**WORK TO BE COMPLETED:**
Everything from the line with "strike_corner, base_front, base_back)" through the line with "obj.parent = None" should be repeated exactly, both of those lines included, and nothing else.

**DATA PROVIDED:**
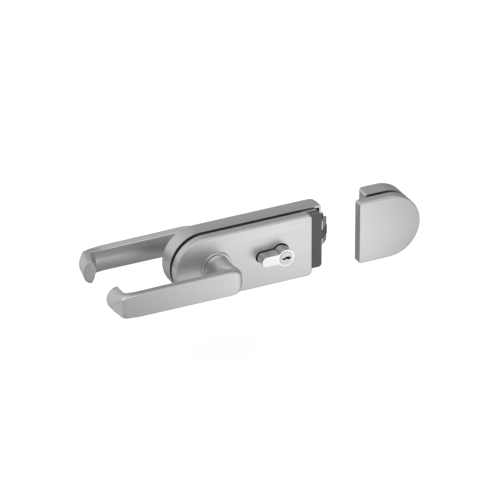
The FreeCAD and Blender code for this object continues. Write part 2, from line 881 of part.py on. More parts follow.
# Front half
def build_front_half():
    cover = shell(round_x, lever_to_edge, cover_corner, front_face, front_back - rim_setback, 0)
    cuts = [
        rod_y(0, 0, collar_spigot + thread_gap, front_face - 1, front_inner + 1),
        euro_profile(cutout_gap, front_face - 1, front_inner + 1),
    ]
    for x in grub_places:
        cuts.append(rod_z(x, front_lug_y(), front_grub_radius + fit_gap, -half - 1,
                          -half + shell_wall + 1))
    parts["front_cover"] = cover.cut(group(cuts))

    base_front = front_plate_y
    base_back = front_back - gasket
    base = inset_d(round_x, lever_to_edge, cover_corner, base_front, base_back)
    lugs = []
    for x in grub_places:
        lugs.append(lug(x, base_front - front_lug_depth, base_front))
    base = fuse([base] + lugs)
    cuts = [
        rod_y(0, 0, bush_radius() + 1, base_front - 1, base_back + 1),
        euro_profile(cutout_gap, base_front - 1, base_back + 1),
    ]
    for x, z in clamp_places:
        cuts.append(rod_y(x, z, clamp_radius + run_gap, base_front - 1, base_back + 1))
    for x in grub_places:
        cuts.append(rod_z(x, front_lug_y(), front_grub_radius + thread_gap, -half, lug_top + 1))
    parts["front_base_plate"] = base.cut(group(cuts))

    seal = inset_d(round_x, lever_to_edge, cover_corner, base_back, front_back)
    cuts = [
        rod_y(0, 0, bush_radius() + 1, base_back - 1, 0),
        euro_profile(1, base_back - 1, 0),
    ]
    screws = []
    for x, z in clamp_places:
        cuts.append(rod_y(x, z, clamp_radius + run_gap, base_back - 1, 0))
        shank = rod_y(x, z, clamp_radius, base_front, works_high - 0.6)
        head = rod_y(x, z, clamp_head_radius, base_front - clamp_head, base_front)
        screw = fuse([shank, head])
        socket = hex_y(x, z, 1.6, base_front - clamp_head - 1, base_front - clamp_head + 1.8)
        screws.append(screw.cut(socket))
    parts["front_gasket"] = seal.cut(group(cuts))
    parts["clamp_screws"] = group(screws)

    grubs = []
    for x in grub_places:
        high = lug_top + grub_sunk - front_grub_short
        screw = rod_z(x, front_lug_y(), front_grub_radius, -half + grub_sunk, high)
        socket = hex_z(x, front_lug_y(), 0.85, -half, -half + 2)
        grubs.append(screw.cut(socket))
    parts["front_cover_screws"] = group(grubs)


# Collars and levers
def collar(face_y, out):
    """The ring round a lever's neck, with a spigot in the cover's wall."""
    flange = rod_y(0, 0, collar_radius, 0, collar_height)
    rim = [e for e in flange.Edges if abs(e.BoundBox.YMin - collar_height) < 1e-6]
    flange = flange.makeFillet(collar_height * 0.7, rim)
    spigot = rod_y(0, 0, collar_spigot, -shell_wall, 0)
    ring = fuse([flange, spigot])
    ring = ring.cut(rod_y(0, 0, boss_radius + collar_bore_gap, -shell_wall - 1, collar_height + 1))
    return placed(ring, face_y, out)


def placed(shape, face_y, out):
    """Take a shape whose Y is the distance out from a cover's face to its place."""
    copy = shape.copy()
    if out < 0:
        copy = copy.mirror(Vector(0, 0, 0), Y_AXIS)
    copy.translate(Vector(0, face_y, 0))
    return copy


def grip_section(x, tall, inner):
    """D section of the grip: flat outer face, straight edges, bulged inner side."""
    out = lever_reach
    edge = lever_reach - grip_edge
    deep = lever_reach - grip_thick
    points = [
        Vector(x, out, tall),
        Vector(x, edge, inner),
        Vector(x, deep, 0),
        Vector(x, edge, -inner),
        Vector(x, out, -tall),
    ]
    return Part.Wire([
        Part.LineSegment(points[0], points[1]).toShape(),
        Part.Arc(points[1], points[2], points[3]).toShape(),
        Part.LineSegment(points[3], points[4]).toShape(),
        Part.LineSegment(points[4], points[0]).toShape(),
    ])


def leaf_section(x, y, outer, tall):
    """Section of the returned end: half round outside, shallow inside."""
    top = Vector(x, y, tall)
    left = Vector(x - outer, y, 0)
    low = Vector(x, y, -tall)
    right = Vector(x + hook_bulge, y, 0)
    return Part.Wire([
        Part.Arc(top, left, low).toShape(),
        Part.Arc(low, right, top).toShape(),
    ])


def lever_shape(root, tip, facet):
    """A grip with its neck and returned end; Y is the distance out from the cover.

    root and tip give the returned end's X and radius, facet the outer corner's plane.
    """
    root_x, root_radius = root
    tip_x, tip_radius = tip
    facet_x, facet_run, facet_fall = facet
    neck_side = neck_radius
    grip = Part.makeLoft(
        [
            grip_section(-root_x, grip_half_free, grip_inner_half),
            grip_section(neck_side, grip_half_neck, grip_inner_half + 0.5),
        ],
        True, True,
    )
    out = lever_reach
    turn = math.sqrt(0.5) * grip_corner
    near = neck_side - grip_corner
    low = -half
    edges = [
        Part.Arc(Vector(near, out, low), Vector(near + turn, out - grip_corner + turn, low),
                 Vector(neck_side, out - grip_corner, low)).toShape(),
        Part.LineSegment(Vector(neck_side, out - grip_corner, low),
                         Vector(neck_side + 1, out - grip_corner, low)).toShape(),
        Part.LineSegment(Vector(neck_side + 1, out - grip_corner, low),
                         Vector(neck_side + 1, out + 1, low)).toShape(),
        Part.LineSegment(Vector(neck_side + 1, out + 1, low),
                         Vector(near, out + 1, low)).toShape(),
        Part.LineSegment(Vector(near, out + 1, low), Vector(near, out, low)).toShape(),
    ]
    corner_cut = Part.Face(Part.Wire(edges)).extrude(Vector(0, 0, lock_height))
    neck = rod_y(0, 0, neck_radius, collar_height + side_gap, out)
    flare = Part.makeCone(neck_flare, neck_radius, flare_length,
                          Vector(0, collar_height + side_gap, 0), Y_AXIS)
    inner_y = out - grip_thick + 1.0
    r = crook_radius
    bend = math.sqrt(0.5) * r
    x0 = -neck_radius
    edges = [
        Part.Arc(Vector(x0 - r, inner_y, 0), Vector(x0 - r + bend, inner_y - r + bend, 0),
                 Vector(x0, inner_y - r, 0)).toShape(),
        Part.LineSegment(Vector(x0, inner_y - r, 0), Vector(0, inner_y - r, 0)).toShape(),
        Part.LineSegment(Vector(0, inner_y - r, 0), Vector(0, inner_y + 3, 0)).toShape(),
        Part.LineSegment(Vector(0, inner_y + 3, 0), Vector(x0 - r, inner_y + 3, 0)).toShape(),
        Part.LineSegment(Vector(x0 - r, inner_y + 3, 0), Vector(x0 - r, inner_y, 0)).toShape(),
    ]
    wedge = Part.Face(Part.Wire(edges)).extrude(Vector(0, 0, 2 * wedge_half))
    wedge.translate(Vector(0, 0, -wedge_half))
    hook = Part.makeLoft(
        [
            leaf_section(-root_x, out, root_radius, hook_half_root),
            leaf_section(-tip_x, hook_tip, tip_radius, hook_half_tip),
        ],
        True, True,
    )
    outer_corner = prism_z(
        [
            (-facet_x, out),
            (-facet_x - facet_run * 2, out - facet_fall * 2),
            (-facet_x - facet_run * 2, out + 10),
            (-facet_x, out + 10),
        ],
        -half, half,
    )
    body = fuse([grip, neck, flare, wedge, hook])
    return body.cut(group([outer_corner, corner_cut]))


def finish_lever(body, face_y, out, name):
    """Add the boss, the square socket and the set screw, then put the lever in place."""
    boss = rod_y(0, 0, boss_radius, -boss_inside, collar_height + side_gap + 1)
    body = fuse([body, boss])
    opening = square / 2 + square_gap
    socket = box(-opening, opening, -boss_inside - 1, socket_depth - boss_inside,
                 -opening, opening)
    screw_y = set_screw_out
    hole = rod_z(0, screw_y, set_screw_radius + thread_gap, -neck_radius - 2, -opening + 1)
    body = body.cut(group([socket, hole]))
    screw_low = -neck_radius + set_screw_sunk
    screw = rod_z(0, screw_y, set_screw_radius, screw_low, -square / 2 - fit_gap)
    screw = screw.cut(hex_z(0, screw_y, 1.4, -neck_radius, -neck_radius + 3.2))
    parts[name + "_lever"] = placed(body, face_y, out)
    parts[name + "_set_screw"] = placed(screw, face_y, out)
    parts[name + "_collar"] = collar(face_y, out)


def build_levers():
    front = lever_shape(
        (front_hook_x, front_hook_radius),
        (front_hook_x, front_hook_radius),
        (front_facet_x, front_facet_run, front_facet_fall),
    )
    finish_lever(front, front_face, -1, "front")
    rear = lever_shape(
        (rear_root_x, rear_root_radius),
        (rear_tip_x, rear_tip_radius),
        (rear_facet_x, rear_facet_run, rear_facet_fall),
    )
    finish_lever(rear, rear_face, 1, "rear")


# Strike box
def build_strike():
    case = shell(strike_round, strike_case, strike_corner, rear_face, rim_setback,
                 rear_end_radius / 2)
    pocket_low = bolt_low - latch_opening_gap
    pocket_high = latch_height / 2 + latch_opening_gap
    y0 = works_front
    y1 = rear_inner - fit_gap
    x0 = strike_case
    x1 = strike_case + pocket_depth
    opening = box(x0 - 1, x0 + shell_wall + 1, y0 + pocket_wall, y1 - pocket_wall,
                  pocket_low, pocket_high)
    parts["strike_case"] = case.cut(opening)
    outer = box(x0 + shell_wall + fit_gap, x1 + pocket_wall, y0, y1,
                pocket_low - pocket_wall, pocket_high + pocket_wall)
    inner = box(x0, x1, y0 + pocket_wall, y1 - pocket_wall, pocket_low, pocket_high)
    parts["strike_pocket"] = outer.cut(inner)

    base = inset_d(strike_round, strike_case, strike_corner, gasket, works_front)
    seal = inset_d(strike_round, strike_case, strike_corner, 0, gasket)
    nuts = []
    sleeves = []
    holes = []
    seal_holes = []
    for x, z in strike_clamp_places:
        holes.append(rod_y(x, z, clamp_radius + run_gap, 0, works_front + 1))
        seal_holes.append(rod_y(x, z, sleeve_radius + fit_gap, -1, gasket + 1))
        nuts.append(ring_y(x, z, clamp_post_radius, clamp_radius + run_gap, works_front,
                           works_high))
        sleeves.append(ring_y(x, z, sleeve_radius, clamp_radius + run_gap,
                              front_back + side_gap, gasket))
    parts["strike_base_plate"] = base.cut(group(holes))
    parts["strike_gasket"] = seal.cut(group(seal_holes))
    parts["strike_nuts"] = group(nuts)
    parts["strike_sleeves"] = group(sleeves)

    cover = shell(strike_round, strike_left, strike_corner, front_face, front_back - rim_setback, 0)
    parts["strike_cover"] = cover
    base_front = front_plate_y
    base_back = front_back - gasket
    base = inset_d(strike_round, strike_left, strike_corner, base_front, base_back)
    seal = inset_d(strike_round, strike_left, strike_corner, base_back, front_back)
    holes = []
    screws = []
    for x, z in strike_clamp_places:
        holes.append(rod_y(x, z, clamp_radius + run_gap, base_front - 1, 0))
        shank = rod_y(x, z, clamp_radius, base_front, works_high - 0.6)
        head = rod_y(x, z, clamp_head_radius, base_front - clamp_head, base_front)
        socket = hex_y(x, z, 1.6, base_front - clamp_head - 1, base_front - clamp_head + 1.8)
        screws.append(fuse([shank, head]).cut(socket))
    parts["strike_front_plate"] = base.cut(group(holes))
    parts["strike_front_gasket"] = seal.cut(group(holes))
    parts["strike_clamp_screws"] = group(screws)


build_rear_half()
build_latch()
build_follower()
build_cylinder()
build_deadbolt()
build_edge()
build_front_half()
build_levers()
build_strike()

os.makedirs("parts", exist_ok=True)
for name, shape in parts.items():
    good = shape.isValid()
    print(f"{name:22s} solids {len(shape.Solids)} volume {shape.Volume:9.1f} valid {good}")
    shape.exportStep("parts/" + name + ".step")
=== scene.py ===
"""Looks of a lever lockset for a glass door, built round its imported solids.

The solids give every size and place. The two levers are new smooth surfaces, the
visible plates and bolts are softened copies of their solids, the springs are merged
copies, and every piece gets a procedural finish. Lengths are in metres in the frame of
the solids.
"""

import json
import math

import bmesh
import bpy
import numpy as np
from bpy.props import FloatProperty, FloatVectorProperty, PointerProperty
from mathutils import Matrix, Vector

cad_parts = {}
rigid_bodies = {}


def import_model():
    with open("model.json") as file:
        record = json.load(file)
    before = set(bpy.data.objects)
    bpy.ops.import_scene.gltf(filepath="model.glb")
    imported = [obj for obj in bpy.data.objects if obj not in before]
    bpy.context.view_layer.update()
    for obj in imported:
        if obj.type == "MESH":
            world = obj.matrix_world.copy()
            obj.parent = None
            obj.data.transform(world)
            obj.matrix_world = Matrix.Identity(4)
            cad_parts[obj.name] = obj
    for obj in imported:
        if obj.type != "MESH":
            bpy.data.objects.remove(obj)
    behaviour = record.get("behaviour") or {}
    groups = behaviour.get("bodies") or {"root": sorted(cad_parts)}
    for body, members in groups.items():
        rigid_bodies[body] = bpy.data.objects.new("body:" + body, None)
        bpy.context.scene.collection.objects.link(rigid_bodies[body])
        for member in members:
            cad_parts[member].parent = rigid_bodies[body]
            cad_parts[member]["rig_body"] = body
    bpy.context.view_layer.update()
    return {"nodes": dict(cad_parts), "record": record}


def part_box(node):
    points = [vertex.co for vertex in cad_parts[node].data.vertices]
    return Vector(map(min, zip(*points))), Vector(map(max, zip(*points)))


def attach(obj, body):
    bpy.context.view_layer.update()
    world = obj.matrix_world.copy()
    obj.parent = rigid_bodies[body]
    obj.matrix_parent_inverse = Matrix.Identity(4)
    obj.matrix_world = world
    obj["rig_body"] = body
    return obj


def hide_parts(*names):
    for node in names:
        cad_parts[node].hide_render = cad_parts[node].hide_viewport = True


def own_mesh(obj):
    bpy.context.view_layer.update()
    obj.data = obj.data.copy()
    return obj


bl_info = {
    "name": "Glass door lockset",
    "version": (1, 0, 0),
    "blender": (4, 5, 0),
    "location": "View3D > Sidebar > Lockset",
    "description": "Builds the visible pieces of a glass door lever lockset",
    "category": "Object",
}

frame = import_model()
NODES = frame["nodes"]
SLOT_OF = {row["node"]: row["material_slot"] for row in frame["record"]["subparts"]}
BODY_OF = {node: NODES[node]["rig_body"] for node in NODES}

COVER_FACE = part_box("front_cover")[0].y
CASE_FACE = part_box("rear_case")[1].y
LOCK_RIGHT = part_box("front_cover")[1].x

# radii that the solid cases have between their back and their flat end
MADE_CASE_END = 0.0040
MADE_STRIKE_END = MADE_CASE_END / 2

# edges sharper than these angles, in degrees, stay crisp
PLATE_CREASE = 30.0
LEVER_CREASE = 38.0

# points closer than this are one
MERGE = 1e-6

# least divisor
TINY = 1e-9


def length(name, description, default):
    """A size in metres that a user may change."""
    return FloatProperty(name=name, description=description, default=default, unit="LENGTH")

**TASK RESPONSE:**
    base = inset_d(strike_round, strike_left, strike_corner, base_front, base_back)
    seal = inset_d(strike_round, strike_left, strike_corner, base_back, front_back)
    holes = []
    screws = []
    for x, z in strike_clamp_places:
        holes.append(rod_y(x, z, clamp_radius + run_gap, base_front - 1, 0))
        shank = rod_y(x, z, clamp_radius, base_front, works_high - 0.6)
        head = rod_y(x, z, clamp_head_radius, base_front - clamp_head, base_front)
        socket = hex_y(x, z, 1.6, base_front - clamp_head - 1, base_front - clamp_head + 1.8)
        screws.append(fuse([shank, head]).cut(socket))
    parts["strike_front_plate"] = base.cut(group(holes))
    parts["strike_front_gasket"] = seal.cut(group(holes))
    parts["strike_clamp_screws"] = group(screws)


build_rear_half()
build_latch()
build_follower()
build_cylinder()
build_deadbolt()
build_edge()
build_front_half()
build_levers()
build_strike()

os.makedirs("parts", exist_ok=True)
for name, shape in parts.items():
    good = shape.isValid()
    print(f"{name:22s} solids {len(shape.Solids)} volume {shape.Volume:9.1f} valid {good}")
    shape.exportStep("parts/" + name + ".step")
=== scene.py ===
"""Looks of a lever lockset for a glass door, built round its imported solids.

The solids give every size and place. The two levers are new smooth surfaces, the
visible plates and bolts are softened copies of their solids, the springs are merged
copies, and every piece gets a procedural finish. Lengths are in metres in the frame of
the solids.
"""

import json
import math

import bmesh
import bpy
import numpy as np
from bpy.props import FloatProperty, FloatVectorProperty, PointerProperty
from mathutils import Matrix, Vector

cad_parts = {}
rigid_bodies = {}


def import_model():
    with open("model.json") as file:
        record = json.load(file)
    before = set(bpy.data.objects)
    bpy.ops.import_scene.gltf(filepath="model.glb")
    imported = [obj for obj in bpy.data.objects if obj not in before]
    bpy.context.view_layer.update()
    for obj in imported:
        if obj.type == "MESH":
            world = obj.matrix_world.copy()
            obj.parent = None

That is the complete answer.